*Supplied entries*
◇ ◇ ◇ ◇ ◇ ◇ ◇

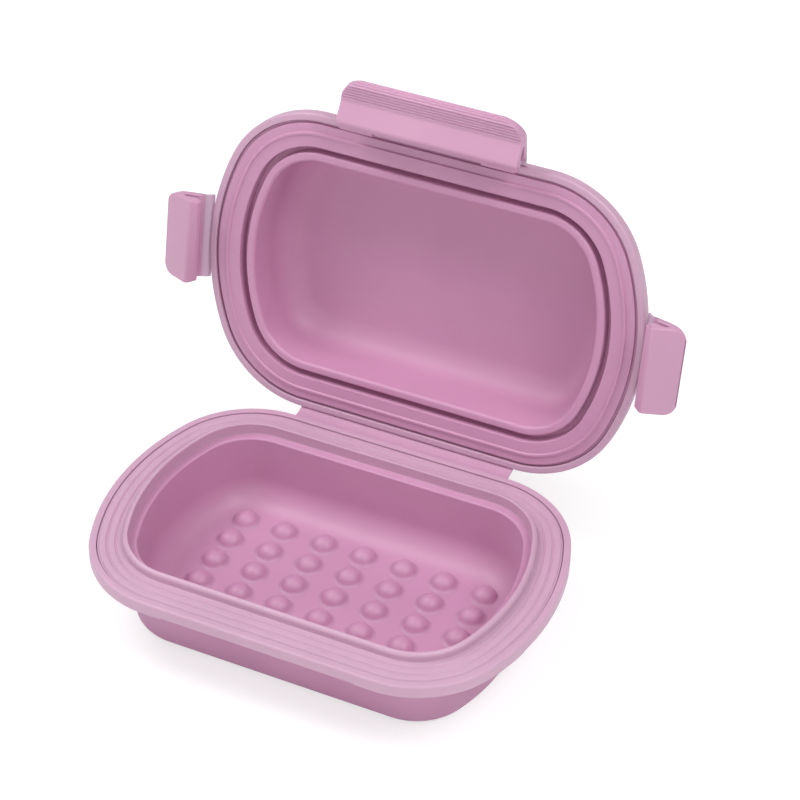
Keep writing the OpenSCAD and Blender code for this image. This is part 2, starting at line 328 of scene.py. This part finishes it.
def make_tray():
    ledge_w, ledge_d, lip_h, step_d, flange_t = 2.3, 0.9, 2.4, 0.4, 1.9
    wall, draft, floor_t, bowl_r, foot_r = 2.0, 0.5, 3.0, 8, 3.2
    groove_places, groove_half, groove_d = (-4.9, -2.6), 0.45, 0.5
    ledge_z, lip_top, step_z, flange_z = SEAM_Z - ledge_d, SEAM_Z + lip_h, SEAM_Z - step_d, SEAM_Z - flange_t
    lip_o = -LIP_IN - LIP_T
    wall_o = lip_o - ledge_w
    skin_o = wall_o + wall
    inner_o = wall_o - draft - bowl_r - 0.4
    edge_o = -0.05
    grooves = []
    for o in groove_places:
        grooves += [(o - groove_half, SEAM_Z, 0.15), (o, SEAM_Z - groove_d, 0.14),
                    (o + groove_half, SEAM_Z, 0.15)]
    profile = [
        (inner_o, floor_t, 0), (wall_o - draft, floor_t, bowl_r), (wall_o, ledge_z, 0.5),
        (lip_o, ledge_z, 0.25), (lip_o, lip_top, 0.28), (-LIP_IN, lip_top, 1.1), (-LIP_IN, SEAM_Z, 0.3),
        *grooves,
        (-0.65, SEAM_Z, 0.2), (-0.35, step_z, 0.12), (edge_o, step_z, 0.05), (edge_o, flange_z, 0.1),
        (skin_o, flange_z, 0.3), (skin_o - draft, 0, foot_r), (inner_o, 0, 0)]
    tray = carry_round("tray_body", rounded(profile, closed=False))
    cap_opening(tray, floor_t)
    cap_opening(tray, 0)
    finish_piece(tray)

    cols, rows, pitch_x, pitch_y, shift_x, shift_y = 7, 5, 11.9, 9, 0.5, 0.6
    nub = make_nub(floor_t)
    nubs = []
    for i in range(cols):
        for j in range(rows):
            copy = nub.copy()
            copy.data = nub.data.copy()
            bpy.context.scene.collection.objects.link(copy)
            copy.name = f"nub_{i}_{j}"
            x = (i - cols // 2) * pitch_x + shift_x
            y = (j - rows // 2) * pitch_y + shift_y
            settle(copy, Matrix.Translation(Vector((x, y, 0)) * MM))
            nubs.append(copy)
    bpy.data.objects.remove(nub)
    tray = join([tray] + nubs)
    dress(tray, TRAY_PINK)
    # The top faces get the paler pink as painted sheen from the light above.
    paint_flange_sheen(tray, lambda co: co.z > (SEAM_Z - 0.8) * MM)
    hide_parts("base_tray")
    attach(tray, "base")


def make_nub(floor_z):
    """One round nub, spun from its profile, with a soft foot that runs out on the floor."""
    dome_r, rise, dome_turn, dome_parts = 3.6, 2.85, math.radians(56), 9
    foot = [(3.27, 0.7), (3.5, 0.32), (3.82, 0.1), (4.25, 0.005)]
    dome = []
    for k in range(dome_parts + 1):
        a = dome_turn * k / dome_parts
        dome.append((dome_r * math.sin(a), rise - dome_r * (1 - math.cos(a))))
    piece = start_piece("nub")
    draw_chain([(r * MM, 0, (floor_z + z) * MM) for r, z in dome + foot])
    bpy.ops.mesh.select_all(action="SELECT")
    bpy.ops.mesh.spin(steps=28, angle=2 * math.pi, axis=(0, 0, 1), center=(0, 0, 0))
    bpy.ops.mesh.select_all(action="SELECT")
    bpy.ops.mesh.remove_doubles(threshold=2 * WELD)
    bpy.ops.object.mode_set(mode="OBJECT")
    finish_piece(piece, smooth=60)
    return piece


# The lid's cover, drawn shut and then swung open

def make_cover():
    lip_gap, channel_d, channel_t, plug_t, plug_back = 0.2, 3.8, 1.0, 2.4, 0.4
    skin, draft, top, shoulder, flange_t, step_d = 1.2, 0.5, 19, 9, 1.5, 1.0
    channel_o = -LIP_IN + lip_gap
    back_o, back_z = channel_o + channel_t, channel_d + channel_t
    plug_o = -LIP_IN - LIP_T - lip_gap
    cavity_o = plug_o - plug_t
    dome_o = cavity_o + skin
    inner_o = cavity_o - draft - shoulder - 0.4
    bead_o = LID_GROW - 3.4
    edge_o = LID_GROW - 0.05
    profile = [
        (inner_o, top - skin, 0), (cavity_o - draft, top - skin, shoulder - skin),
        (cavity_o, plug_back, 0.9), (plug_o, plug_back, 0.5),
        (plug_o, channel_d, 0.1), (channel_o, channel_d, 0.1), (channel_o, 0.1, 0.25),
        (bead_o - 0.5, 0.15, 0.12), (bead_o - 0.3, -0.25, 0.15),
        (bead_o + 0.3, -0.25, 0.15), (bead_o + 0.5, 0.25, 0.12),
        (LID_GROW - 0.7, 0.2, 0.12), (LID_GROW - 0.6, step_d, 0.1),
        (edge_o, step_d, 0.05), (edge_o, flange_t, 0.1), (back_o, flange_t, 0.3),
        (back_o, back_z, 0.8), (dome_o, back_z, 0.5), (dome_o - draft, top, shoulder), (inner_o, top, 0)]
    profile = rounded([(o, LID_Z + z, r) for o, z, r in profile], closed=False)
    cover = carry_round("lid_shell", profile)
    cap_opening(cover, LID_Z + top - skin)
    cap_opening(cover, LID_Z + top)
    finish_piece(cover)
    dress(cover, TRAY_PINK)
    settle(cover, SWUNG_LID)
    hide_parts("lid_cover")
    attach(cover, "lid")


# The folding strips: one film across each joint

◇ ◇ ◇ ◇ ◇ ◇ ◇

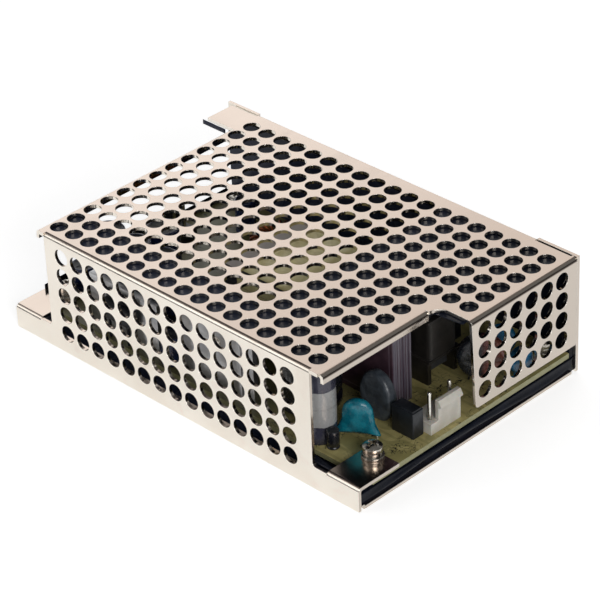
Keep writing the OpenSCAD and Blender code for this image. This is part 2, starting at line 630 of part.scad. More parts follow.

◇ ◇ ◇ ◇ ◇ ◇ ◇

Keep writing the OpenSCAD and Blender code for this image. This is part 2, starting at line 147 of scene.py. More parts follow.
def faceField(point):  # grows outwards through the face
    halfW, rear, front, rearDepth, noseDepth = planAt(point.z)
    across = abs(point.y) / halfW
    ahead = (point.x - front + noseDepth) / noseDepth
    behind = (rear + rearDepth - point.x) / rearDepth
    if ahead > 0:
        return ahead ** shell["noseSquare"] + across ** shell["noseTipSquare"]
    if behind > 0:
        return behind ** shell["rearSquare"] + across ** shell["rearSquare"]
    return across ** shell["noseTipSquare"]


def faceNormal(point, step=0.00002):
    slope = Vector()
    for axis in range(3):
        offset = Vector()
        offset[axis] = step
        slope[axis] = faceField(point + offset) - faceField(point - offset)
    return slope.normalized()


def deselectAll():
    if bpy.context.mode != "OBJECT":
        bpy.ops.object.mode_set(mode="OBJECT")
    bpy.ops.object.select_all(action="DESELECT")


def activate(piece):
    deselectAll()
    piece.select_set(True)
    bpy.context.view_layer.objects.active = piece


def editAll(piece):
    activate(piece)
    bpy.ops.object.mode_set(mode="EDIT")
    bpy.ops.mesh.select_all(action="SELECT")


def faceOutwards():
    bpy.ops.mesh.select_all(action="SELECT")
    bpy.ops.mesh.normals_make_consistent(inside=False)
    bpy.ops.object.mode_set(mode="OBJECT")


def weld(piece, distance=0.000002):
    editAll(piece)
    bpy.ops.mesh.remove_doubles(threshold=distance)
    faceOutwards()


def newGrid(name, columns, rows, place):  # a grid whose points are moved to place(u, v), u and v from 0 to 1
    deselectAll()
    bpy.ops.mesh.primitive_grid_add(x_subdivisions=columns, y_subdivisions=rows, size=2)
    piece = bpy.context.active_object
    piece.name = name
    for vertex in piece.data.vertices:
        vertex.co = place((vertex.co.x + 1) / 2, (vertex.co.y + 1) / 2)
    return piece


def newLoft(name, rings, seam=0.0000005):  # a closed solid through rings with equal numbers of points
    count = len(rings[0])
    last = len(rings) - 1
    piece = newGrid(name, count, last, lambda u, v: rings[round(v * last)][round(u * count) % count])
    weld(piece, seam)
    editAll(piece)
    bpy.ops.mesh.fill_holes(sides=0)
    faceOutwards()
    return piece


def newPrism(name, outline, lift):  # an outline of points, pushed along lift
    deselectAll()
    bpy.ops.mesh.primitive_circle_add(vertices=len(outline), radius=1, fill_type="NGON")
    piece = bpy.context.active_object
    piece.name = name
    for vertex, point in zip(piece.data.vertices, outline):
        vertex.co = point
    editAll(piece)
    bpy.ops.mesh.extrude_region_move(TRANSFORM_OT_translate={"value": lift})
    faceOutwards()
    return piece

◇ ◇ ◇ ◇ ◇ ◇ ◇

*Stated exercise*
Out of the data above, set down the lines from the one with "part finishes it." to the one with "finish_piece(tray)", both included, exactly as written and with no additions.

*Reply to the exercise*
Keep writing the OpenSCAD and Blender code for this image. This is part 2, starting at line 328 of scene.py. This part finishes it.
def make_tray():
    ledge_w, ledge_d, lip_h, step_d, flange_t = 2.3, 0.9, 2.4, 0.4, 1.9
    wall, draft, floor_t, bowl_r, foot_r = 2.0, 0.5, 3.0, 8, 3.2
    groove_places, groove_half, groove_d = (-4.9, -2.6), 0.45, 0.5
    ledge_z, lip_top, step_z, flange_z = SEAM_Z - ledge_d, SEAM_Z + lip_h, SEAM_Z - step_d, SEAM_Z - flange_t
    lip_o = -LIP_IN - LIP_T
    wall_o = lip_o - ledge_w
    skin_o = wall_o + wall
    inner_o = wall_o - draft - bowl_r - 0.4
    edge_o = -0.05
    grooves = []
    for o in groove_places:
        grooves += [(o - groove_half, SEAM_Z, 0.15), (o, SEAM_Z - groove_d, 0.14),
                    (o + groove_half, SEAM_Z, 0.15)]
    profile = [
        (inner_o, floor_t, 0), (wall_o - draft, floor_t, bowl_r), (wall_o, ledge_z, 0.5),
        (lip_o, ledge_z, 0.25), (lip_o, lip_top, 0.28), (-LIP_IN, lip_top, 1.1), (-LIP_IN, SEAM_Z, 0.3),
        *grooves,
        (-0.65, SEAM_Z, 0.2), (-0.35, step_z, 0.12), (edge_o, step_z, 0.05), (edge_o, flange_z, 0.1),
        (skin_o, flange_z, 0.3), (skin_o - draft, 0, foot_r), (inner_o, 0, 0)]
    tray = carry_round("tray_body", rounded(profile, closed=False))
    cap_opening(tray, floor_t)
    cap_opening(tray, 0)
    finish_piece(tray)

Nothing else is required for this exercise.